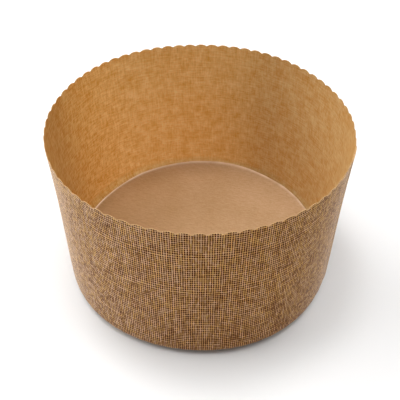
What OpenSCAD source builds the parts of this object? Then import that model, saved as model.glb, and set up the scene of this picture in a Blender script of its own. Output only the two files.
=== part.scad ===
// Round paper baking mold, free standing and open at the top.
// The wall is one strip of paper, rolled into a ring and glued where its ends
// overlap. Its top edge is cut in scallops. Its foot turns under in a rounded
// heel and ends in a hem, whose spare length is folded under in tucks. A disc of
// paper is glued on the hem from inside, with its edge curled up against the heel.
// The mold stands on z = 0 round the z axis, with the front towards -y.

/* [Wall] */
// Outside diameter across the tips of the scallops
top_d = 154; // [130:1:180]
// Outside diameter where the wall meets the heel
base_d = 153; // [130:1:180]
// Height from the table to the tips of the scallops
wall_h = 93; // [50:1:120]
// Thickness of the wall's paper
paper_t = 0.4; // [0.3:0.05:0.8]
// Outside radius of the heel where the wall turns under
heel_r = 6; // [4:0.5:9]

/* [Scalloped edge] */
// Scallops round the edge
scallops = 72; // [48:1:96]
// Depth of the valleys between the scallops
scallop_h = 1.15; // [0.8:0.05:1.8]

/* [Lap seam] */
// Width of the glued overlap of the strip's two ends
lap_w = 12; // [6:1:20]
// Bearing of the overlap's middle, from the right-hand side towards the back
lap_bearing = -18.5; // [-180:0.5:180]
// Height above the table at which the outer end of the strip stops
lap_foot = 1; // [0.8:0.1:5]

/* [Hem] */
// Width of the hem under the disc
hem_w = 10; // [6:0.5:16]
// Width of the sloping part of the hem, next to the heel
hem_rise_w = 2.5; // [1.5:0.1:4]
// Tucks gathered round the hem
tucks = 60; // [36:1:80]
// Thickness of a tuck, which lifts the hem's ply this far off the table
tuck_t = 0.35; // [0.2:0.05:0.6]
// Width of a tuck at the hem's inner edge
tuck_w = 2.4; // [1.5:0.1:3]
// Width of a tuck where it runs out at the heel
tuck_end_w = 0.5; // [0.3:0.1:1]
// Distance that a tuck stops short of the heel
tuck_back = 0.6; // [0.3:0.1:1.2]

/* [Base disc] */
// Thickness of the disc's paper
disc_t = 0.4; // [0.3:0.05:0.6]
// Height of the curled edge above the disc
curl_h = 2.6; // [0.6:0.1:2.8]
// Gap between the curled edge and the heel
curl_gap = 0.15; // [0.1:0.05:0.4]

/* [Hidden] */
$fn = 180;
top_r = top_d / 2;
base_r = base_d / 2;
// Radius of the ring on which the heel's bend is centred
heel_ring_r = base_r - heel_r;
hem_in_r = heel_ring_r - hem_w;
hem_flat_r = heel_ring_r - hem_rise_w;
// Amount that a cut runs past the face that it opens, and that joined forms share
over = 0.1;
// Each scallop's arc would peak this far above the edge, so its tip is a short flat
tip_trim = 0.03;
pitch = 2 * top_r * sin(180 / scallops);
arc_rise = scallop_h + tip_trim;
arc_r = (pow(pitch / 2, 2) + pow(arc_rise, 2)) / (2 * arc_rise);
arc_z = wall_h + tip_trim - arc_r;
tip_half = sqrt(pow(arc_r, 2) - pow(arc_r - tip_trim, 2));
lap_angle = lap_w / (PI * top_d) * 360;
disc_z = paper_t + tuck_t;
curl_top = disc_z + disc_t + curl_h;

// Quarter bend round the heel's ring, between two radii, in the plane of the section
module heel_bend(outer_r, inner_r) {
    translate([heel_ring_r, heel_r])
        intersection() {
            difference() {
                circle(outer_r);
                circle(inner_r);
            }
            translate([0, -outer_r]) square(outer_r);
        }
}

// Section of the strip: straight wall, bend and hem, all one ply thick
module strip_section() {
    polygon([
        [base_r - paper_t, heel_r],
        [base_r, heel_r],
        [top_r, wall_h],
        [top_r - paper_t, wall_h]
    ]);
    heel_bend(heel_r, heel_r - paper_t);
    polygon([
        [heel_ring_r, 0],
        [heel_ring_r, paper_t],
        [hem_flat_r, disc_z],
        [hem_in_r, disc_z],
        [hem_in_r, tuck_t],
        [hem_flat_r, tuck_t]
    ]);
}

// Section of the strip's outer end, lying on the wall from its foot to the edge
module lap_section() {
    polygon([
        [base_r - paper_t / 2, heel_r],
        [base_r + paper_t, heel_r],
        [top_r + paper_t, wall_h],
        [top_r - paper_t / 2, wall_h]
    ]);
    intersection() {
        heel_bend(heel_r + paper_t, heel_r - paper_t / 2);
        translate([heel_ring_r, lap_foot]) square(heel_r + paper_t);
    }
}

// Space under the hem that the tucks fill, from the table into the middle of the ply
module tuck_section() {
    middle = paper_t / 2;
    polygon([
        [hem_in_r, 0],
        [heel_ring_r - tuck_back, 0],
        [heel_ring_r - tuck_back, tuck_t * tuck_back / hem_rise_w + middle],
        [hem_flat_r, tuck_t + middle],
        [hem_in_r, tuck_t + middle]
    ]);
}

// Outline of one tuck from above: a narrow wedge, widest at the hem's inner edge
module tuck_outline() {
    polygon([
        [hem_in_r - over, 0],
        [heel_ring_r, 0],
        [heel_ring_r, tuck_end_w],
        [hem_in_r - over, tuck_w]
    ]);
}

// Folded wedges of paper under the hem, which take up its spare length
module hem_tucks() {
    intersection() {
        rotate_extrude() tuck_section();
        for (i = [0 : tucks - 1])
            rotate(i * 360 / tucks)
                translate([0, 0, -over])
                    linear_extrude(disc_z + over) tuck_outline();
    }
}

// Valley between two scallops: a slot with a convex arc on either side, cut
// through one side of the wall
module valley() {
    half_w = pitch / 2 - tip_half / 2;
    low = wall_h - scallop_h - 3 * over;
    translate([base_r / 2, 0, 0])
        rotate([90, 0, 90])
            linear_extrude(top_r)
                difference() {
                    translate([-half_w, low])
                        square([2 * half_w, wall_h + over - low]);
                    for (side = [-1, 1])
                        translate([side * pitch / 2, arc_z]) circle(arc_r);
                }
}

module side_wall() {
    color([0.66, 0.45, 0.26])
        difference() {
            union() {
                rotate_extrude() strip_section();
                rotate(lap_bearing - lap_angle / 2)
                    rotate_extrude(angle = lap_angle) lap_section();
                hem_tucks();
            }
            for (i = [0 : scallops - 1])
                rotate((i + 0.5) * 360 / scallops) valley();
        }
}

// Outline of a dish with a flat floor at the given height and a rounded edge that
// follows the heel's bend at the given radius, up to the top of the curl
module dish(floor_z, edge_r) {
    translate([0, floor_z]) square([heel_ring_r, curl_top - floor_z]);
    intersection() {
        translate([heel_ring_r, heel_r]) circle(edge_r);
        translate([heel_ring_r, floor_z]) square([heel_r, curl_top - floor_z]);
    }
}

module base_disc() {
    curl_r = heel_r - paper_t - curl_gap;
    color([0.74, 0.57, 0.42])
        rotate_extrude()
            difference() {
                dish(disc_z, curl_r);
                dish(disc_z + disc_t, curl_r - disc_t);
            }
}

side_wall();
base_disc();
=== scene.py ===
"""Round paper baking mold: a printed paper wall with a scalloped edge, and a pale base disc.

Lengths are in millimetres while a shape is worked out, and in metres in the meshes.
The mold stands on z = 0 round the z axis, with its front towards -y.
"""

import bpy
import numpy as np
from mathutils import Matrix, Vector


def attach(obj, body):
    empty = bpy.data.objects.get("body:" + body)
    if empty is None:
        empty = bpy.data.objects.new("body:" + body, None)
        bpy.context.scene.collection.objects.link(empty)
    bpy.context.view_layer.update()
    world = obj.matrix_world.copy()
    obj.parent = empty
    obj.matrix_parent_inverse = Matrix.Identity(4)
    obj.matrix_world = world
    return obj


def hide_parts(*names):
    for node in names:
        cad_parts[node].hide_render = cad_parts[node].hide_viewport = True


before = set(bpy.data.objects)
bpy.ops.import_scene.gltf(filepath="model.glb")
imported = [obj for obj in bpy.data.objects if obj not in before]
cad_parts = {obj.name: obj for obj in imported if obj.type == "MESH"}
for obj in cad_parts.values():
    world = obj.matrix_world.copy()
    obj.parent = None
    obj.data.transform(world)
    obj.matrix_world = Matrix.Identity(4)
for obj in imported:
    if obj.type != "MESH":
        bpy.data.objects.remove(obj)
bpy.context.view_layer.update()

MM = 0.001
TURN = 2 * np.pi

# The sizes of the CAD solids, in millimetres
TOP_R = 77.0
BASE_R = 76.5
WALL_H = 93.0
PAPER_T = 0.4
HEEL_R = 6.0
SCALLOPS = 72
SCALLOP_H = 1.15
TIP_TRIM = 0.03
LAP_BEARING = -18.5
LAP_W = 12.0
LAP_FOOT = 1.0
HEM_W = 10.0
HEM_RISE_W = 2.5
TUCKS = 60
TUCK_T = 0.35
TUCK_W = 2.4
TUCK_END_W = 0.5
TUCK_BACK = 0.6
DISC_T = 0.4
CURL_H = 2.6
CURL_GAP = 0.15

HEEL_RING_R = BASE_R - HEEL_R
HEM_IN_R = HEEL_RING_R - HEM_W
HEM_FLAT_R = HEEL_RING_R - HEM_RISE_W
DISC_Z = PAPER_T + TUCK_T
CURL_TOP = DISC_Z + DISC_T + CURL_H
STRIP_L = TURN * TOP_R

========

**Your instructions:**
What is wanted is an exact copy of the lines from the line containing "rounded edge that" to the line containing "bpy.context.scene.collection.objects.link(empty)", both lines included, and of no other line.

**Solution to the exercise:**
// Outline of a dish with a flat floor at the given height and a rounded edge that
// follows the heel's bend at the given radius, up to the top of the curl
module dish(floor_z, edge_r) {
    translate([0, floor_z]) square([heel_ring_r, curl_top - floor_z]);
    intersection() {
        translate([heel_ring_r, heel_r]) circle(edge_r);
        translate([heel_ring_r, floor_z]) square([heel_r, curl_top - floor_z]);
    }
}

module base_disc() {
    curl_r = heel_r - paper_t - curl_gap;
    color([0.74, 0.57, 0.42])
        rotate_extrude()
            difference() {
                dish(disc_z, curl_r);
                dish(disc_z + disc_t, curl_r - disc_t);
            }
}

side_wall();
base_disc();
=== scene.py ===
"""Round paper baking mold: a printed paper wall with a scalloped edge, and a pale base disc.

Lengths are in millimetres while a shape is worked out, and in metres in the meshes.
The mold stands on z = 0 round the z axis, with its front towards -y.
"""

import bpy
import numpy as np
from mathutils import Matrix, Vector


def attach(obj, body):
    empty = bpy.data.objects.get("body:" + body)
    if empty is None:
        empty = bpy.data.objects.new("body:" + body, None)
        bpy.context.scene.collection.objects.link(empty)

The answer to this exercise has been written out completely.